After a demo of Ivy, a building owner asked his tenants whether they wanted solar, says Dover Janis, co-founder and CEO of Grid Technologies. “All the tenants were very eager to support going green,” Janis says. “That made the decision a no-brainer!”
What’s more, adding solar boosts property values up to two and a half times the cost of the installation. Solar’s ongoing revenue stream appeals to lenders, too, because the net operating income from solar increases a property’s overall revenue stream.
Financing Pulling It All Together
As the value propositions compound and build on each other, the financial benefits make SDC Energy’s job easier, too.
“Installing a solar project for the common areas has been a decent value proposition so far for property owners, but now solar can be a key feature for the entire project,” says Charles Schaffer, president of SDC Energy. “With virtual metering allowing everyone to benefit from the solar installation, we’re seeing a net positive across the board. Plus, if you have the only property on the block with solar, that’s a competitive advantage for keeping occupancy rates up.”
SDC Energy's tailor-made financing matches each project with the right investor.
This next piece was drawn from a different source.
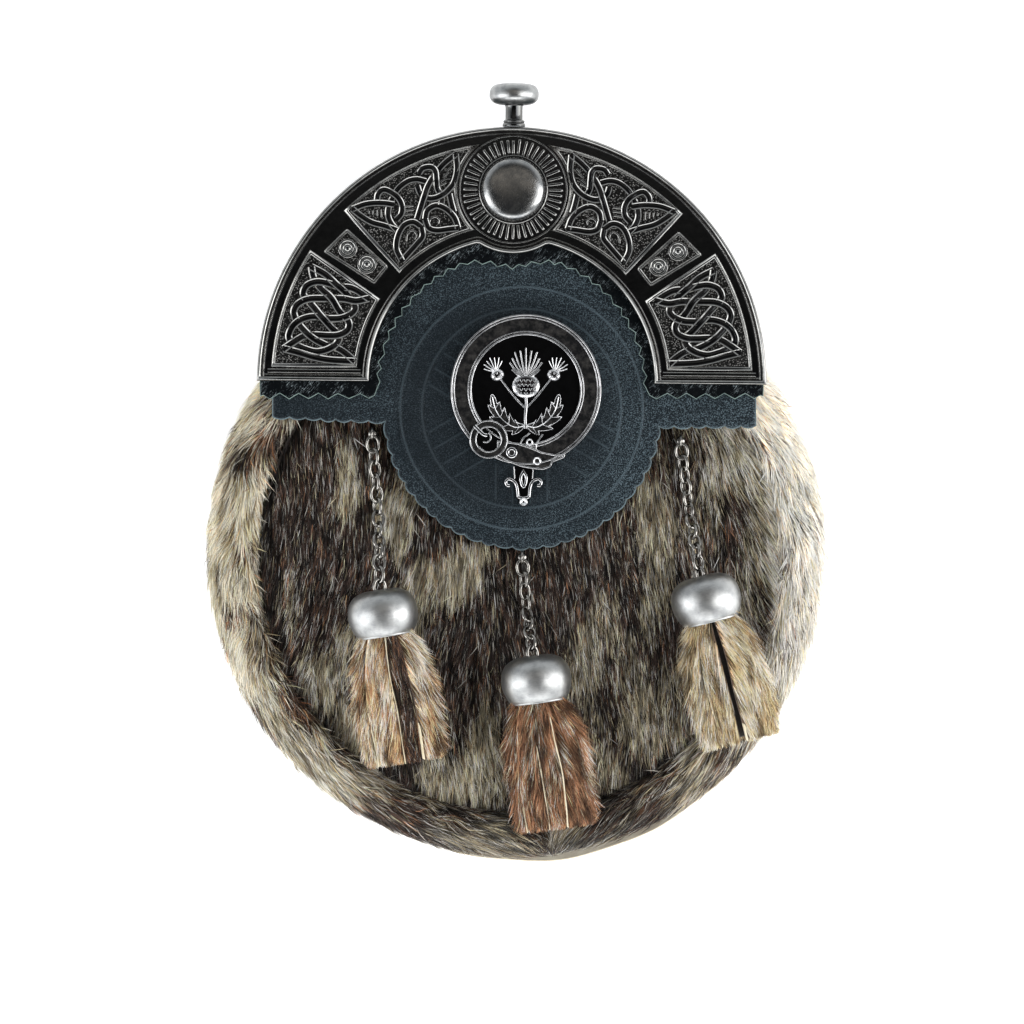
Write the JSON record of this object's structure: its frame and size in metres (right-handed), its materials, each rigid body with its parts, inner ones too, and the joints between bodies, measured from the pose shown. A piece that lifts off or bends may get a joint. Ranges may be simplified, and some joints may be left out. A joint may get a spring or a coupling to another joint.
{
  "type": "sporran pouch",
  "caption": "Round fur pouch with a scalloped leather flap under a cast knotwork arch with a domed medallion and knob, a strap badge, and fur tassels in bell caps on chains.",
  "frame": {"origin": "under the middle of the bounding box, on the surface that the pouch's back rests on", "axes": "+X to the right as seen from the front, +Y from the pouch up to the knob, +Z out of the back towards the front"},
  "size_m": [0.1818, 0.2322, 0.0558],
  "materials": {
    "pale_hide": "undyed hide, matt, with small stains",
    "gusset_fur": "short mottled fur, brown and cream",
    "front_fur": "short mottled fur, dark brown with cream patches",
    "black_leather": "fine grained, blue-black, satin",
    "creased_leather": "black, creased, satin",
    "blackened_metal": "blackened cast metal with worn bright edges",
    "brushed_pewter": "brushed pewter, satin",
    "chain_metal": "dark nickel, polished",
    "strip_fur": "fur strips, brown to golden, with pale cut edges"
  },
  "bodies": {
    "root": {"back_panel": "pale_hide", "fur_gusset": "gusset_fur", "fur_front_panel": "front_fur", "lid_band": "black_leather", "flap": "black_leather", "cantle_backing": "creased_leather", "cantle": "blackened_metal", "cantle_dome": "brushed_pewter", "knob": "brushed_pewter", "badge": "blackened_metal", "eye_left": "chain_metal", "chain_left": "chain_metal", "cap_left": "brushed_pewter", "tassel_left": "strip_fur", "eye_centre": "chain_metal", "chain_centre": "chain_metal", "cap_centre": "brushed_pewter", "tassel_centre": "strip_fur", "eye_right": "chain_metal", "chain_right": "chain_metal", "cap_right": "brushed_pewter", "tassel_right": "strip_fur"}
  },
  "joints": []
}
This direct approach to commercial PV financing means asset owners can benefit from the most flexible terms and reap remarkable value from their solar investment, he says.
Final Title 24 compliance requirements haven’t yet been released, he notes. But the unified approach offered through SDC, Baja and Grid is making financial sense to builders right now, well in advance of the 2020 mandate.
Solar projects can be scaled up or down to fit each property’s needs, or as Title 24 rules become more clear. However, including solar now future-proofs a building against increasing government -- and tenant -- demand for renewable energy. 
“It’s more efficient to install solar at the time of construction than going in and retrofitting afterward,” Schaffer says. “Our experience doing custom projects tailored to individual sites means we have a proven track record that the multi-family construction market can count on.”